The AFH process, and particularly the public engagement process, can be an opportunity for advocates, practitioners, and experts within the community to make their concerns heard and shape planning processes and decisions at multiple stages. The public engagement component will be shaped on the ground, but has the potential to be highly effective as a platform enabling participants to document aspects of structural racism, specify the root causes of separate and unequal conditions, and shape concrete solutions. The rule requires, in addition to public hearings, outreach to constituent groups that may include other local agencies (such as the school district, department of public health and workforce development organizations); community groups that can inform the opportunity analysis (such as tenant groups, parent groups, and environmental justice activists); legal services advocates, fair housing and civil rights groups; and adjacent governments.
What are the opportunities for community-based groups?
In many ways, the AFH process will be what local groups make of it: inclusive community participation will be key. The rule’s vision is that local stakeholders will share the table as policymakers document inequities and identify meaningful goals to address them, with the potential to inform policies throughout the region. Focused and organized engagement by the community is crucial for this to become reality.

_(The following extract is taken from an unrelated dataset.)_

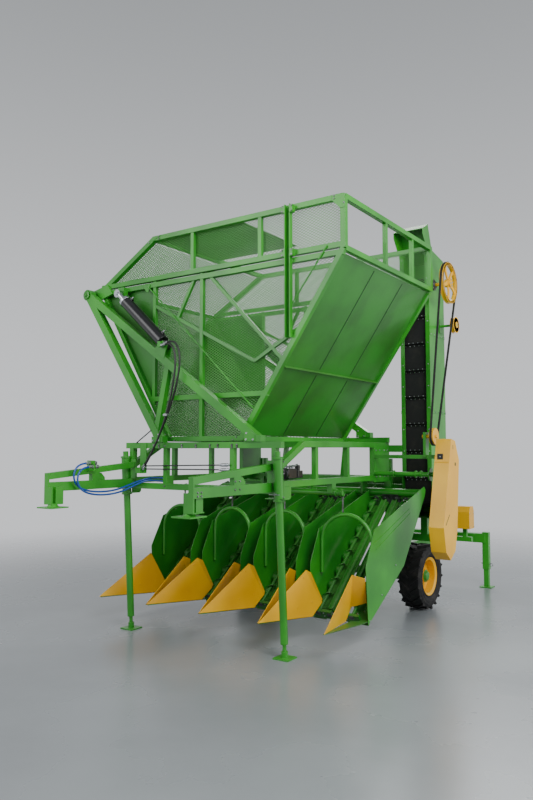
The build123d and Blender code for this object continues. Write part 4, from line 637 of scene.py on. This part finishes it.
class HARVESTER_OT_hoses(bpy.types.Operator):
    """Hang the two black hoses of the tipping cylinder and the two blue supply hoses"""
    bl_idname = "harvester.hoses"
    bl_label = "Hoses"

    def execute(self, context):
        make_finishes(context.scene.harvester_look)
        for name, (finish, across, length, route) in HOSES.items():
            line = bpy.data.curves.new(f"{name}_line", "CURVE")
            line.dimensions = "3D"
            line.resolution_u = 8
            line.bevel_depth = across / 2000
            line.bevel_resolution = 5
            line.use_fill_caps = True
            path = line.splines.new("NURBS")
            path.points.add(len(route) - 1)
            for point, place in zip(path.points, route):
                point.co = (*at(*place), 1.0)
            path.order_u = 3
            path.use_endpoint_u = True
            hose = bpy.data.objects.new(f"{name}_line", line)
            context.scene.collection.objects.link(hose)
            dress(hose, finish, "frame")
            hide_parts(name)
        return {"FINISHED"}


class HARVESTER_OT_hose_fittings(bpy.types.Operator):
    """Crimp a ferrule and a nut on each hose end, clamp the black pair and couple the blue pair"""
    bl_idname = "harvester.hose_fittings"
    bl_label = "Hose fittings"

    def execute(self, context):
        ends = []
        for finish, across, length, route in HOSES.values():
            for first, second in ((route[0], route[1]), (route[-1], route[-2])):
                ends.append(aim(at(*first), at(*second) - at(*first)))
        crimps = ((11, -3), (14, 0), (14, 8), (12.5, 9), (12.5, 11), (14, 12), (14, 20), (12.5, 21),
                  (12.5, 23), (14, 24), (14, 31), (11, 34))
        fitted("hose_ferrules", crimps, 20, ends, "bright", "frame")
        nut = start(bpy.ops.mesh.primitive_cylinder_add, "nut", vertices=6, radius=0.0195, depth=0.018,
                    location=(0, 0, -0.012))
        settle(nut)
        applied(nut, "BEVEL", width=0.0012, segments=1)
        gather("hose_nuts", many(nut, ends), "bright", "frame")
        steps = ((13, 0), (16, 2), (16, 10), (20, 12), (20, 30), (17, 32), (17, 44), (14, 47))
        places = [aim(at(x, COUPLING_Y, z), BACK) for x, z in ((-800, 1737), (-770, 1703))]
        fitted("quick_couplings", steps, 24, places, "bright", "frame")
        gather("hose_clamp", [block("clamp", at(-328, -119, 2212), (50, 62, 26), 6)], "bright", "frame")
        return {"FINISHED"}


class HARVESTER_OT_stage(bpy.types.Operator):
    """Lay the floor, hang the soft lights and set the pale studio sweep"""
    bl_idname = "harvester.stage"
    bl_label = "Stage"

    def execute(self, context):
        look = context.scene.harvester_look
        floor = start(bpy.ops.mesh.primitive_plane_add, "floor", size=FLOOR_SIZE)
        floor.data.materials.append(FINISH["floor"])
        world = bpy.data.worlds.new("studio")
        context.scene.world = world
        world.use_nodes = True
        tree = world.node_tree
        way = add(tree, "ShaderNodeTexCoord").outputs["Generated"]
        height = add(tree, "ShaderNodeSeparateXYZ", {"Vector": way}).outputs["Z"]
        sweep = tint(tree, ramp(tree, height, 0.0, SWEEP_TOP), linear(look.sweep), linear(look.sweep_top))
        backdrop = tree.nodes["Background"]
        tree.links.new(sweep, backdrop.inputs[0])
        backdrop.inputs[1].default_value = 1.0
        for name, (place, size, power) in LIGHTS.items():
            light = bpy.data.lights.new(name, "AREA")
            light.size = size
            light.energy = power
            lamp = bpy.data.objects.new(name, light)
            context.scene.collection.objects.link(lamp)
            lamp.location = place
            lamp.rotation_euler = (LIGHTS_AIM - Vector(place)).to_track_quat("-Z", "Y").to_euler()
        return {"FINISHED"}


class HARVESTER_OT_paint(bpy.types.Operator):
    """Give every solid of the frame its finish"""
    bl_idname = "harvester.paint"
    bl_label = "Paint"

    def execute(self, context):
        for name, node in NODES.items():
            turning = name.startswith(("roll_", "side_auger_"))
            # Turning parts, row floors and troughs take the darker green, painted shade where little light
            # reaches
            finish = "deep" if turning else NODE_FINISH.get(name, "green")
            node.data.materials.clear()
            node.data.materials.append(FINISH[finish])
        return {"FINISHED"}


class HARVESTER_OT_expanded_metal(bpy.types.Operator):
    """Fill the basket's open bays with expanded metal"""
    bl_idname = "harvester.expanded_metal"
    bl_label = "Expanded metal"

    def execute(self, context):
        sizes = context.scene.harvester_mesh
        cell = (sizes.cell_wide, sizes.cell_high, sizes.strand)
        lower = [(-722, 3612), (-722, 2340), (-510, 1990), (440, 1990), (1520, 3612)]
        upper = [(-1470, 3705), (-750, 4118), (1545, 4118), (1545, 3705)]
        inner = BASKET_HALF_BAR + MESH_THICK / 2
        panels = []
        for y, side in ((BASKET_Y[0] + inner, "front"), (BASKET_Y[1] - inner, "rear")):
            for outline, part in ((lower, "lower"), (upper, "upper")):
                place = axes(at(0, y, 0), RIGHT, UP)
                panels.append(expanded(f"mesh_{side}_{part}", outline, cell, place))
        rise = Vector((BASKET_TOP_LEFT[0] - BASKET_LEFT[0], 0, BASKET_TOP_LEFT[1] - BASKET_LEFT[1]))
        low, high = BASKET_Y[0] + BASKET_HALF_BAR, BASKET_Y[1] - BASKET_HALF_BAR
        ends = (SLOPE_INSET, rise.length - SLOPE_INSET)
        bay = [(low, ends[0]), (high, ends[0]), (high, ends[1]), (low, ends[1])]
        place = axes(at(BASKET_LEFT[0], 0, BASKET_LEFT[1]), BACK, rise)
        panels.append(expanded("mesh_left_slope", bay, cell, place))
        for panel in panels:
            dress(panel, "net", "basket")
        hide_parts("basket_mesh")
        return {"FINISHED"}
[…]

For community-based groups, the AFH offers the potential for opportunities such as:
- Require that policymakers document and confront barriers to integration and opportunity. The AFH opportunity analysis encompasses a broad array of issues, such as transportation access and quality, school issues, job distribution, air quality, and multiple others, and while the AFH sets a floor for the data that jurisdictions must use, it also solicits additional information and knowledge. Practitioners working throughout various fields can therefore insert their advocacy goals into the AFH process. This documentation process can stimulate coordination with, and among, agencies at all levels of government. It offers a point of engagement for fruitful new partnerships.
- Inform planning and create accountability. HUD requires that the AFH inform specific documents, such as the Consolidated Plan, and local stakeholders may also seek to connect the AFH to other policies, such as smart growth, health, disaster-response, and other plans. The documentation and analysis of inequities in the AFH can be leveraged for legal, political, and budgetary accountability. Advocates can raise up specific needs and proposals to the public eye: for instance, zoning changes, infrastructure investments, transit improvements, or housing counseling programs.
- Sharing and governance across local boundaries: The AFFH lens is a regional one. Advocates can ensure that the AFH accordingly reflects regional inequalities, and press for solutions that extend across boundaries. They can also identify ways in which state- and federal-level policies affect fair housing at the local level, and pursue appropriate goals.
How Can National and Other Groups Help?
The “AFFH” rule pioneers a new framework with unique potential for both cross-sectoral collaboration and the creation of a pipeline among community members, advocates, and policymakers. We view the implementation as an exciting opportunity for advocates, researchers, and practitioners to work together in developing new practices for cooperation and empowerment—and to expand such practices nationwide. For example, policy organizations and national groups can support community efforts in several ways:
- Monitoring national implementation of the new AFFH rule: By participating with some of the first cities going through the AFFH process in 2017-18, we will learn more about the potential of the new rule to expand racial and economic justice, as well as some of the new rule’s challenges. This can inform recommendations for HUD to improve the implementation of the rule for future cities, counties, and PHAs.
- Technical assistance in the community engagement process: Policy and membership organizations may be able to provide expertise in fair housing and the AFFH requirements in particular, as well as related areas of law and social science. Staff can work with the community to obtain and analyze local information, and frame it for maximum impact on the AFH. As capacity allows, this may include data analysis and mapping. These groups can also provide substantive trainings on the AFFH regulation for community-based organizations, emphasizing the potential leverage that the community holds in the process.
- Expand networks and capacity: Organizations that specialize in civil rights policy at the national level can complement the efforts of groups with local expertise and experience, and can help facilitate collaboration across various spheres, including academics, policy organizations, advocates, and practitioners. This includes offering intersectional connections in areas like job access, K-12 education, public health, and transportation equity
- Document models that work: Membership and policy organizations can learn from the efforts of community groups in shaping and using the AFH, and use this research to inform the process in other jurisdictions, as well as to advocate for policies that support robust engagement and accountability.